No. Where rights and obligations apply to:

(a) a “Party”, they apply to each member and to TeX;
(b) a “Member”, they apply to members only and not to TeX – this is mostly the case in the Contract Terms; and
(c) a “Participant”, they apply to a member when it is involved in a transfer.

4. What terms apply to Associates?

Associates do not sign up to the same terms as members of TeX. To become an |Associate, an organisation enters into a standard associate letter of appointment with TeX and that letter sets out the terms that apply to the associate. The main obligations of an associate are:

(a) to pay the joining fee and annual associate fee;
(b) to comply with the Competition Policy; and
(c) to compy with the obligations of confidentiality in relation to the confidential information of members and other associates. There is an Associate Privacy Policy that applies to TeX’s use of any personal data supplied by associates.

The benefits granted to an associate (see question 3.12) are subject to the associate’s compliance with its obligations under the letter. A material breach by the associate (eg failure to comply with the Competition Policy) would give TeX the right to terminate the associate’s letter of appointment with immediate effect. Tex also has the right to terminate the letter of appointment at any time for any reason, but where this does not arise from any fault on the part of the associate the firm will continue to have rights as an associate until the end of that year of associateship.

5. What happens to existing commercial agreements that members already have in place?

Existing agreements (and any future agreements) will be superseded but only to the extent that they deal with electronic and manual re-registration. For example, if you have agreed service levels for re-registration that are of a lower standard than the service levels in the SLA, they will be superseded by the service levels in the SLA – if you have agreed better service levels, those will be unaffected. Any commercial arrangements will continue to apply, such as the payment of any fees between the parties in relation to a transfer.

6. How can the Membership Agreement be changed?

The TeX board will set up Advisory Councils and working groups or other groups as needed from time to time to consider changes and make proposals to the Board. Members will be entitled to propose changes.

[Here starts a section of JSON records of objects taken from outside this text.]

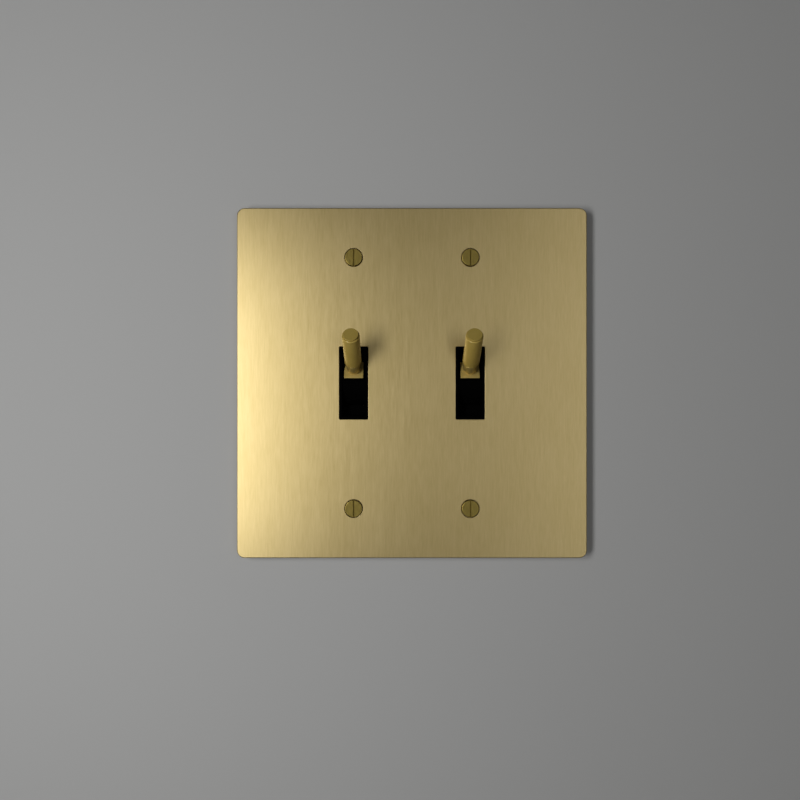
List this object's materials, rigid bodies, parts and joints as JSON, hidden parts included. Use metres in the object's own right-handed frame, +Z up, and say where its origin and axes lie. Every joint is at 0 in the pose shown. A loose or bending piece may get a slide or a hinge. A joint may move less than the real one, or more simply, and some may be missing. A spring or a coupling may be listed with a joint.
{
  "type": "brass dolly switch",
  "caption": "Wall switch with a square brushed brass plate, black slots and cylindrical brass levers that tilt up and down, with its hidden mechanism.",
  "frame": {"origin": "centre of the plate on the wall surface that it is fixed to", "axes": "+Z up, -Y out of the wall towards the room, +X to the right as seen from the room"},
  "size_m": [0.138, 0.0544, 0.138],
  "materials": {
    "brushed_brass": "brushed upright, lacquered",
    "turned_brass": "fine turned, satin",
    "screw_brass": "turned, satin",
    "black_moulding": "moulded, matt",
    "housing_phenolic": "compression moulded, matt",
    "galvanised_steel": "zinc coated sheet",
    "plated_steel": "zinc plated",
    "spring_steel": "rolled strip, blued",
    "terminal_brass": "stamped, bright",
    "bronze_strip": "rolled strip, bright",
    "contact_silver": "coined, bright",
    "red_fibre": "punched vulcanised fibre",
    "green_screw": "green dyed plating"
  },
  "bodies": {
    "root": {"faceplate": "brushed_brass", "back_frame": "black_moulding", "plate_screws": "screw_brass", "box_screws": "plated_steel", "screw_retainers": "red_fibre", "slot_liner_left": "black_moulding", "spring_washer_left": "plated_steel", "pivot_pin_left": "plated_steel", "strap_left": "galvanised_steel", "body_left": "housing_phenolic", "body_rivets_left": "plated_steel", "line_terminal_left": "terminal_brass", "common_terminal_left": "terminal_brass", "terminal_screws_left": "screw_brass", "fixed_contact_left": "contact_silver", "arm_spring_left": "spring_steel", "ground_screw_left": "green_screw", "slot_liner_right": "black_moulding", "spring_washer_right": "plated_steel", "pivot_pin_right": "plated_steel", "strap_right": "galvanised_steel", "body_right": "housing_phenolic", "body_rivets_right": "plated_steel", "line_terminal_right": "terminal_brass", "common_terminal_right": "terminal_brass", "terminal_screws_right": "screw_brass", "fixed_contact_right": "contact_silver", "arm_spring_right": "spring_steel", "ground_screw_right": "green_screw"},
    "dolly_left": {"cradle_left": "black_moulding", "lever_stem_left": "turned_brass", "lever_sleeve_left": "turned_brass", "lever_end_cap_left": "turned_brass"},
    "arm_left": {"contact_arm_left": "bronze_strip", "moving_contact_left": "contact_silver"},
    "dolly_right": {"cradle_right": "black_moulding", "lever_stem_right": "turned_brass", "lever_sleeve_right": "turned_brass", "lever_end_cap_right": "turned_brass"},
    "arm_right": {"contact_arm_right": "bronze_strip", "moving_contact_right": "contact_silver"}
  },
  "joints": [
    {"name": "dolly_turn_left", "type": "hinge", "parent": "root", "child": "dolly_left", "pos_m": [-0.023, 0.0055, 0], "axis": [1, 0, 0], "range_deg": [0, 61.2]},
    {"name": "arm_lift_left", "type": "hinge", "parent": "root", "child": "arm_left", "pos_m": [-0.023, 0.01556, -0.018], "axis": [1, 0, 0], "range_deg": [-8, 0], "deforming": ["arm_spring_left"]},
    {"name": "dolly_turn_right", "type": "hinge", "parent": "root", "child": "dolly_right", "pos_m": [0.023, 0.0055, 0], "axis": [1, 0, 0], "range_deg": [0, 61.2]},
    {"name": "arm_lift_right", "type": "hinge", "parent": "root", "child": "arm_right", "pos_m": [0.023, 0.01556, -0.018], "axis": [1, 0, 0], "range_deg": [-8, 0], "deforming": ["arm_spring_right"]}
  ],
  "couplings": [
    {"joint": "arm_lift_left", "follows": "dolly_turn_left", "ratio": -0.13},
    {"joint": "arm_lift_right", "follows": "dolly_turn_right", "ratio": -0.13}
  ]
}
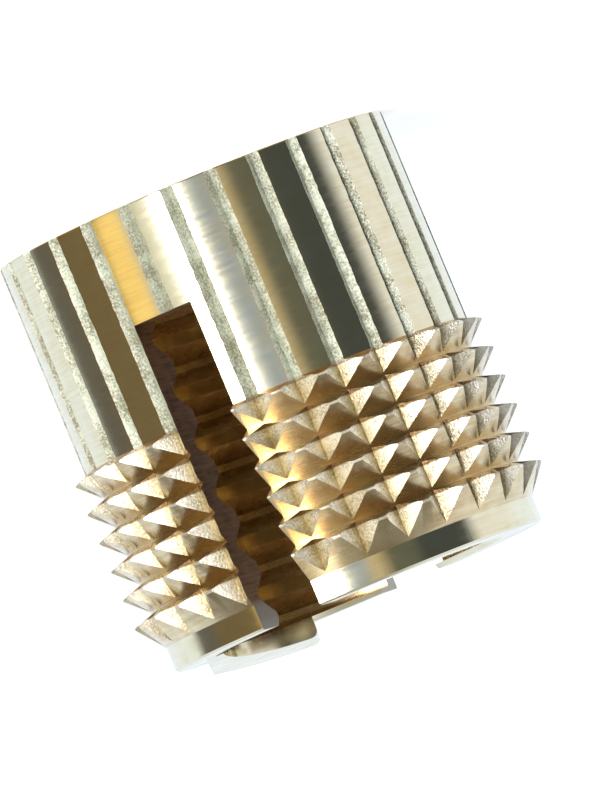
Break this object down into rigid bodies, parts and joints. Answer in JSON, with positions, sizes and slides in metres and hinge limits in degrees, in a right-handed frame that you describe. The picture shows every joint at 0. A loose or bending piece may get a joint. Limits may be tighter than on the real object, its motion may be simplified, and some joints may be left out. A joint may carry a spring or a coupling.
{
  "type": "threaded insert",
  "caption": "Brass press-in threaded insert: ribbed barrel, rows of buttress barbs, plain pilot and a saw-cut end whose legs the screw spreads.",
  "frame": {"origin": "centre of the ribbed end's flat face, on which the insert stands", "axes": "+Z along the thread's axis towards the pilot end; the saw cut runs along Y"},
  "size_m": [0.01, 0.01, 0.0106],
  "materials": {
    "brass": "turned and knurled, bright"
  },
  "bodies": {
    "root": {"insert_body": "brass"}
  },
  "joints": []
}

It is expected that changes will generally be aggregated and implemented once each year, except in respect of the SLA, which is likely to be updated more frequently.

The change process that applies will depend on which part of the Membership Agreement is being amended.

  • Any changes to the Articles of Association will need the consent of at least 75% of the voting members of TeX: this is a legal requirement under the Companies Act 2006.
  • The following changes can be made only with the approval of 75% of the membership (the “Membership Approval Process”):
    • (a) Changing any part of the Contract Terms or the service levels.
    • (b) Changing the standards (ie a change from ISO 20022 to a new ISO standard, not an upgrade to the ISO 20022 standard).
    • (c) Introducing any new fees.
    • (d) Increasing the fees in any 12-month period above indexation (ie 10% more than any % increase in the Consumer Price Index).
    • (e) Changing the basis on which the joining fee or membership fee is calculated (fees are currently calculated on a flat-rate basis).
    • All other parts of the Membership Agreement can be amended using the “Membership Notification Process”4, but the board always has the discretion to implement any proposed change via the Membership Approval Process instead, if it wants to ensure a change is supported by the majority of members.
7. What is the difference between the change approval process and the change notification process?

In essence, if a change goes through the Membership Approval Process it can only be implemented if it is positively approved; a change that goes through the Membership Notification Process will be implemented if it is not rejected during the notice period.

A change that is subject to membership approval will be positively approved if:

(A) it receives the consent of ≥ 75% of responding members (i) in each of a majority of the member categories (eg 3 out of 5) or (b) in each eligible category, if not all categories are affected by the proposed change


(B) in each category that has consented to the change, the responding members represent at least 10% of the members in that category (ie a 10% quorum is met by each member class that approves the change – if the 10% quorum was applied across all classes, we could have ended up with the situation where four member classes consent to the change, but the change is knocked out because the fifth class of member has failed to vote at all; this is at odds with the requirement for a majority of the member classes to approve a change).

Under the notification process, a proposed change is notified to the members and ‘negative voting’ applies – that is, the change is deemed to be approved unless more than 25% of the responding members in each of a majority of the member categories vote against the proposal during the notice period.

8. The By-laws suggest that a whole of category of members could be excluded from voting on changes – when is this likely to happen?

If will only happen if the Board determines that a category of member is not affected by a proposed change and therefore that category of member is not entitled to vote on that change. While the Board has the right to do this, it is not expected to be used often and it is not a decision that the Board would exercise lightly. We anticipate that the board would seek external advice before excluding a category of member from voting.

9. How much notice will we get of changes?

The board will give members at least 3 months’ notice of a change, unless the board considers it necessary to invoke an accelerated change procedure with a shorter notice period for more urgent changes.

10. What happens if I don’t agree with a change?

If a change is implemented, then that change will apply to all members. If you rejected the change and no longer want to be part of the club as a result of the change, you have the right to resign at any time by giving TeX at least 5 business days’ written notice. This will terminate your Membership Agreement and means that you will no longer have a contractual relationship with each of the other participants in the club: your firm would need to put in place its own agreements with the relevant other parties.